We have done so and consulted to hundreds of clients including
Microsoft, Nokia, Adobe and some of the world's biggest
corporations. We
are also strict supporters of the ACM code of conduct.
Regards,
Nicholas Lemonias.
AISec
On Fri, Mar 14, 2014 at 6:29 AM, Nicholas Lemonias.
lem.niko...@googlemail.com wrote:
Hi Jerome,
Thank you for agreeing on access control, and separation of duties.
However successful exploitation permits arbitrary write() of any
file of
choice.
I could release an exploit code in C Sharp or Python that permits
multiple file uploads of any file/types, if the Google security
team feels
that this would be necessary. This is unpaid work, so we are not so
keen on
that job.
On Fri, Mar 14, 2014 at 6:04 AM, Jerome Athias
athiasjer...@gmail.comwrote:
Hi
I concur that we are mainly discussing a terminology problem.
In the context of a Penetration Test or WAPT, this is a Finding.
Reporting this finding makes sense in this context.
As a professional, you would have to explain if/how this finding
is a
Weakness*, a Violation (/Regulations, Compliance, Policies or
Requirements[1])
* I would say Weakness + Exposure = Vulnerability. Vulnerability +
Exploitability (PoC) = Confirmed Vulnerability that needs Business
Impact and Risk Analysis
So I would probably have reported this Finding as a Weakness (and
not
Vulnerability. See: OWASP, WASC-TC, CWE), explaining that it is
not
Best Practice (your OWASP link and Cheat Sheets), and even if
mitigative/compensative security controls (Ref Orange Book),
security
controls like white listing (or at least black listing. see also
ESAPI) should be 1) part of the [1]security requirements of a
proper
SDLC (Build security in) as per Defense-in-Depth security
principles
and 2) used and implemented correctly.
NB: A simple Threat Model (i.e. list of CAPEC) would be a solid
support to your report
This would help to evaluate/measure the risk (e.g. CVSS).
Helping the decision/actions around this risk
PS: interestingly, in this case, I'm not sure that the Separation
of
Duties security principle was applied correctly by Google in term
of
Risk Acceptance (which could be another Finding)
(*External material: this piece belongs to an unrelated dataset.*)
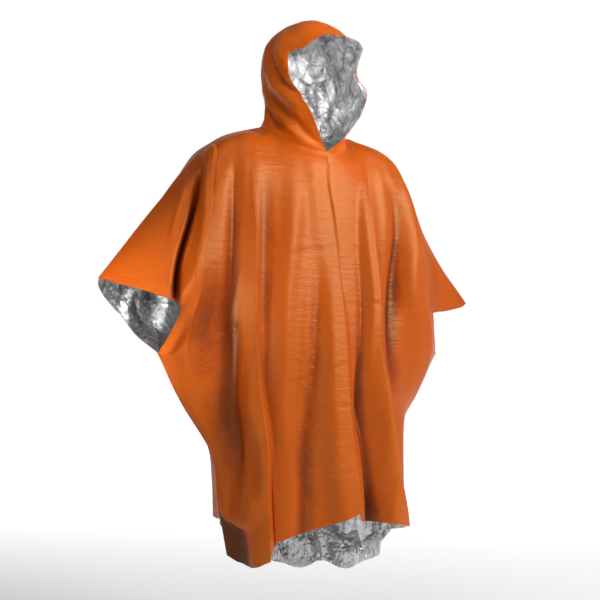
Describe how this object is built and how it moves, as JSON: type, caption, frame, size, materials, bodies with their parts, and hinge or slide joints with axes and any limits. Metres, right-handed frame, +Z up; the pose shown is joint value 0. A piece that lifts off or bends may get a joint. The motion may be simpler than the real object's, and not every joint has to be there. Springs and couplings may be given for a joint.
{
  "type": "hooded emergency poncho",
  "caption": "Hooded bat-wing emergency poncho, orange film outside and silver foil inside, hollow as worn, with wide open cuffs, an open face and a longer back hem.",
  "frame": {"origin": "where the wearer's shoulders carry the poncho: on its middle plane, level with the top of the shoulders", "axes": "+Z up, along the worn height; -Y is the front; +X is the wearer's left"},
  "size_m": [1.1416, 0.3901, 1.4531],
  "materials": {
    "front_panel": "semi-gloss orange film, silver foil on the inside",
    "back_panel": "semi-gloss orange film, silver foil on the inside",
    "hood_right": "semi-gloss orange film, silver foil on the inside",
    "hood_left": "semi-gloss orange film, silver foil on the inside"
  },
  "bodies": {
    "root": {"front_panel": "front_panel", "back_panel": "back_panel", "hood_right": "hood_right", "hood_left": "hood_left"}
  },
  "joints": []
}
So in few words, be careful with the terminology. (don't always
say
vulnerability like the media say hacker, see RFC1392) Use a CWE ID
(e.g. CWE-434, CWE-183, CWE-184 vs. CWE-616)
My 2 bitcents
Sorry if it is not edible :)
Happy Hacking!
/JA
https://github.com/athiasjerome/XORCISM
2014-03-14 7:19 GMT+03:00 Michal Zalewski lcam...@coredump.cx:
Nicholas,
I remember my early years in the infosec community - and sadly,
so do
some of the more seasoned readers of this list :-) Back then, I
thought that the only thing that mattered is the ability to find
bugs.
But after some 18 years in the industry, I now know that there's
an
even more important and elusive skill.
That skill boils down to having a robust mental model of what
constitutes a security flaw - and being able to explain your
thinking
to others in a precise and internally consistent manner that
convinces
others to act.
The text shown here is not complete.